Frequently asked questions

Q.Is B2MML a transport protocol or an API?+

Neither. B2MML is a set of XML schemas that define payload structure derived from ISA‑95. You can move B2MML messages over brokers, web services, SFTP, or APIs, provided you preserve security and integrity.

Q.Do B2MML messages need to be Part 11 compliant?+

If they create, modify, or are relied upon as part of electronic GxP records (eBMR/eDHR, deviations, release), then yes: apply Part 11/Annex 11 controls on identity, audit trails, accurate and complete copies, retention, and system validation.

Q.How do we handle versioning and idempotency?+

Include message IDs and document/version attributes; design consumers to upsert deterministically and ignore duplicates. Maintain clear effectivity dates for master data and schedules to prevent race conditions.

Q.Can we extend B2MML for site‑specific needs?+

Yes, but use namespaced, schema‑validated extensions and document them.
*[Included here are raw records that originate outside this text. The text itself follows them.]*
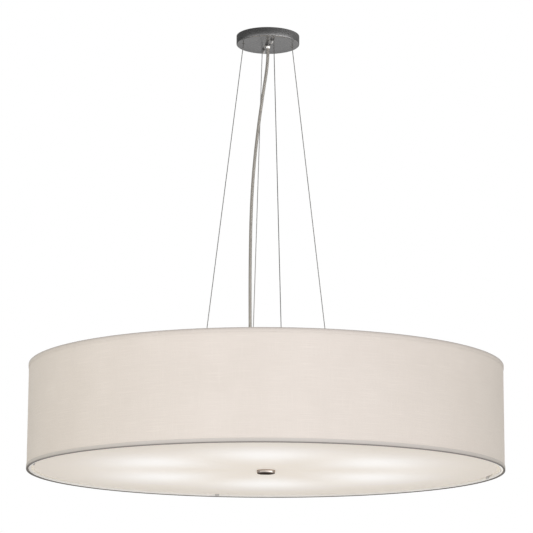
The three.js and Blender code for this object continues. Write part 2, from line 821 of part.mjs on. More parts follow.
// Centre rod: clamped through the pan's floor by two nuts, down through the diffuser to the knob.
const rodAbovePan = 9;
const hexNutWall = 5.15; // a nut's corners beyond the rod
const hexNutRadius = rodRadius + hexNutWall;
const hexNutHeight = 5;
const knobThreadDepth = 4.6;
const diffuserLowZ = shadeBottomZ + diffuserRecess;
const diffuserTopZ = diffuserLowZ + diffuserThickness;
const knobTopZ = diffuserLowZ - clearance;
const knobLowZ = knobTopZ - knobHeight;
const rodLowZ = knobTopZ - knobThreadDepth;
const nutBore = acrossCorners(rodRadius + clearance, smallSegments);
addPiece("centre_rod", bar(rodRadius, rodLowZ, panFloorZ + rodAbovePan, smallSegments), steel);

function hexNut(lowZ) {
  return cutBy(
    bar(hexNutRadius, lowZ, lowZ + hexNutHeight, hexSides),
    hole(nutBore, 0, 0, lowZ, lowZ + hexNutHeight),
  );
}
addPiece("rod_nut_upper", hexNut(panFloorZ + clearance), zinc);
addPiece("rod_nut_lower", hexNut(panBottomZ - clearance - hexNutHeight), zinc);

// Stop nut: the flanged nut on the rod that the knob pulls the diffuser up against.
const stopFlangeRadius = 20;
const stopFlangeHeight = 1.6;
const stopNutLowZ = diffuserTopZ + clearance;
const stopNutTopZ = stopNutLowZ + stopFlangeHeight + hexNutHeight;
addPiece(
  "stop_nut",
  cutBy(
    joined(
      bar(stopFlangeRadius, stopNutLowZ, stopNutLowZ + stopFlangeHeight, roundSegments / 2),
      bar(hexNutRadius, stopNutLowZ, stopNutTopZ, hexSides),
    ),
    hole(nutBore, 0, 0, stopNutLowZ, stopNutTopZ),
  ),
  whitePaint,
);

// Diffuser: a frosted disc that closes the shade from below, between the struts' feet.
const diffuserEdgeGap = 1.8;
const diffuserRadius = footInnerR - diffuserEdgeGap;
addPiece(
  "diffuser",
  pipe(nutBore, diffuserRadius, diffuserLowZ, diffuserTopZ, shadeSegments),
  frosted,
);

// Knob: a low round cap that screws onto the rod's end.
const knobRadius = knobDiameter / 2;
const knobEdge = 0.8;
const knobBody = turned(
  [
    [0, knobLowZ],
    [knobRadius - knobEdge, knobLowZ],
    [knobRadius, knobLowZ + knobEdge],
    [knobRadius, knobTopZ - knobEdge],
    [knobRadius - knobEdge, knobTopZ],
    [0, knobTopZ],
  ],
  roundSegments / 2,
);
const knobBore = bar(nutBore, rodLowZ - clearance, knobTopZ + cutOverrun, smallSegments);
addPiece("knob", cutBy(knobBody, knobBore), nickel);

export default chandelier;
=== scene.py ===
import bpy
import bmesh
import math
from mathutils import Matrix, Vector


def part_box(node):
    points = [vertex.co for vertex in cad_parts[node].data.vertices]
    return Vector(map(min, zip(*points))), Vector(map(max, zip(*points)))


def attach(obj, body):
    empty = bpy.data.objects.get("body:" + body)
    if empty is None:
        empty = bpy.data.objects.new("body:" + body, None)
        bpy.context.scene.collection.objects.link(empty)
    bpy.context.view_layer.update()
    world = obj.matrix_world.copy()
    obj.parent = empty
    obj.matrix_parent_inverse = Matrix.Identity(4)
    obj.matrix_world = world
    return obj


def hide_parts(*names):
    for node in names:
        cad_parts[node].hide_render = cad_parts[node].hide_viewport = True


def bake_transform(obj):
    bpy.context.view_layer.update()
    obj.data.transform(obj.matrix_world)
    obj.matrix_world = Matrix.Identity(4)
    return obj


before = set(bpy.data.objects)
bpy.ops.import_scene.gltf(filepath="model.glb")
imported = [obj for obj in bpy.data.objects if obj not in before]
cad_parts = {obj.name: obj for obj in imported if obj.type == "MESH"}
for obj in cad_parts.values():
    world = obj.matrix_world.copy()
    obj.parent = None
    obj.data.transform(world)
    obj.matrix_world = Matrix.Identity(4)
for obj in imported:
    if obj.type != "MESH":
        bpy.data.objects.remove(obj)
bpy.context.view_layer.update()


view = {
    "place": (0.0288, -4.4896, -1.3909), "turn": math.radians(-0.337), "pitch": math.radians(11.62),
    "roll": math.radians(0.118), "lens": 158.64, "lensShift": -0.0538,
}


def addObject(name, data):
    added = bpy.data.objects.new(name, data)
    bpy.context.collection.objects.link(added)
    return added


def placeCamera(place, turn, pitch, roll, lens, lensShift):
    data = bpy.data.cameras.new("photoCamera")
    data.lens = lens
    data.sensor_width = 36
    data.shift_x = lensShift
    data.clip_end = 50
    camera = addObject("photoCamera", data)
    aim = Matrix.Rotation(turn, 4, "Z") @ Matrix.Rotation(math.pi / 2 + pitch, 4, "X")
    camera.matrix_world = Matrix.Translation(place) @ aim @ Matrix.Rotation(roll, 4, "Z")
    bpy.context.scene.camera = camera


placeCamera(**view)
print("camera placed")


def feed(value, socket):
    if isinstance(value, bpy.types.NodeSocket):
        socket.id_data.links.new(value, socket)
    else:
        socket.default_value = value


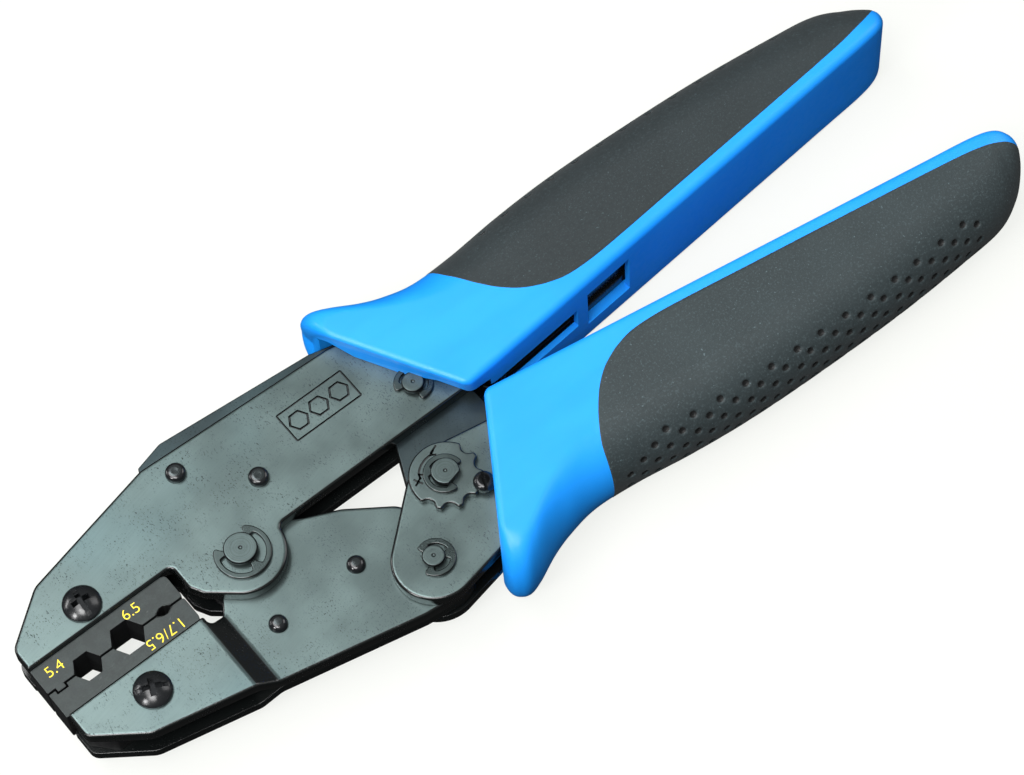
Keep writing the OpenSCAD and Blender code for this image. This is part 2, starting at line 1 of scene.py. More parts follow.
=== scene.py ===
"""Looks of a ratchet crimping tool, built over its packed mechanical model.

The steel pieces are pressings, which are an outline with rolled edges and holes, and turnings,
which are a profile carried round an axis. Each stands for one node of the mechanical model. The
two grips are lofted surfaces, each with a soft cover that has rows of dimples. Lengths in the
classes are millimetres, with the main pivot's axis at x = y = 0 and z = 0 in the tool's middle
plane; to_frame turns them into the frame's metres.
"""
import logging
import math
from dataclasses import dataclass, field
from enum import Enum
from typing import Any, Dict, List, Optional, Sequence, Tuple

import bmesh
import bpy
import numpy as np
from mathutils import Matrix, Vector
from mathutils.geometry import delaunay_2d_cdt


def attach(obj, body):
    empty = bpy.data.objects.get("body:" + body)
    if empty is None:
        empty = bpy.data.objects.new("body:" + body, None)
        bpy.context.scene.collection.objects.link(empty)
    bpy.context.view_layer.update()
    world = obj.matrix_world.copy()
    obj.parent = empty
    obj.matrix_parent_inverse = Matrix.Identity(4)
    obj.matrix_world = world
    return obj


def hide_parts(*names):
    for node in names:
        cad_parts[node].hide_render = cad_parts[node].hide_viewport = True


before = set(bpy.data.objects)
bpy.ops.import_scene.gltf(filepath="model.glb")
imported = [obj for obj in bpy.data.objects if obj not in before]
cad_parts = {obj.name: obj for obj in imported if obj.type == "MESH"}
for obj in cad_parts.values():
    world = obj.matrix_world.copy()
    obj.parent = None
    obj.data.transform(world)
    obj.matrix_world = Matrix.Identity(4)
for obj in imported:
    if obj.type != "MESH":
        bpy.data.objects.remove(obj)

log = logging.getLogger("crimping_tool")
MM = 0.001
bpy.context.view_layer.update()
# The main pivot's axis and the tool's middle plane, in the frame's millimetres.
PIVOT = np.array([-66.1, 1.9, 11.5])
# Sharp corners move no further than this mitre lets them when an outline is drawn in.
MITRE = 0.35
# Half of a corner's angle, in radians, past which the corner is too flat to be rounded.
NEARLY_STRAIGHT = 1.553
Colour = Tuple[float, float, float]


class Body(Enum):
    """The bodies that pieces ride on."""

    FRAME = "frame"
    JAW = "lower_jaw"
    HANDLE = "moving_handle"
    LINK = "toggle_link"
    PAWL = "ratchet_pawl"


class Slot(Enum):
    """The record's material slots."""

    PLATE = "plate_steel"
    DIE = "die_steel"
    SCREW = "black_screw"
    PIN = "pin_steel"
    CLIP = "clip_steel"
    SPRING = "spring_steel"
    BLUE = "blue_plastic"
    RUBBER = "grey_rubber"


class Side(Enum):
    """Which of the two grips a piece belongs to."""

    UPPER = 1
    LOWER = -1


# ---------------------------------------------------------------- meshes


def to_frame(points: np.ndarray) -> np.ndarray:
    """Moves points from the main pivot's axes, in millimetres, to the frame's metres."""
    return (np.asarray(points, float) + PIVOT) * MM


def new_piece(name: str, points: np.ndarray, faces: Sequence[Sequence[int]]) -> bpy.types.Object:
    """Makes a smooth-shaded mesh object.

    Args:
        name: the piece's name.
        points: one row of x, y, z per vertex, in metres.
        faces: vertex numbers of each face, counter-clockwise from outside.

    Returns:
        The new object, at the origin.
    """
    mesh = bpy.data.meshes.new(name)
    mesh.from_pydata(points.tolist(), [], [tuple(map(int, f)) for f in faces])
    mesh.shade_smooth()
    piece = bpy.data.objects.new(name, mesh)
    bpy.context.scene.collection.objects.link(piece)
    return piece


def grid_faces(rows: int, columns: int, closed: bool = False) -> np.ndarray:
    """Quads of a grid of points stored row by row.

    Args:
        rows: number of rows of points.
        columns: number of points in each row.
        closed: whether the last column joins the first.

    Returns:
        An array of four vertex numbers per quad.
    """
    last = columns if closed else columns - 1
    i, j = np.meshgrid(np.arange(rows - 1), np.arange(last), indexing="ij")
    k = (j + 1) % columns
    quads = np.stack([i * columns + j, i * columns + k, (i + 1) * columns + k,
                      (i + 1) * columns + j], -1)
    return quads.reshape(-1, 4)


def baked(piece: bpy.types.Object) -> bpy.types.Object:
    """Applies a piece's modifiers to its mesh."""
    graph = bpy.context.evaluated_depsgraph_get()
    mesh = bpy.data.meshes.new_from_object(piece.evaluated_get(graph))
    mesh.name = piece.name
    piece.modifiers.clear()
    piece.data = mesh
    return piece


def sharpen(mesh: bpy.types.Mesh, degrees: float) -> None:
    """Shades a mesh smooth, apart from the edges that turn more than the angle."""
    mesh.shade_smooth()
    mesh.set_sharp_from_angle(angle=math.radians(degrees))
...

Avoid overloading standard elements or adding free‑text for critical data, which undermines portability and validation.

Q.What testing evidence do inspectors expect for interfaces?+

Risk‑based test protocols mapped to requirements, covering nominal and error paths; schema validation; security/segregation checks; replay and recovery; and retained message copies with audit logs for the defined retention period.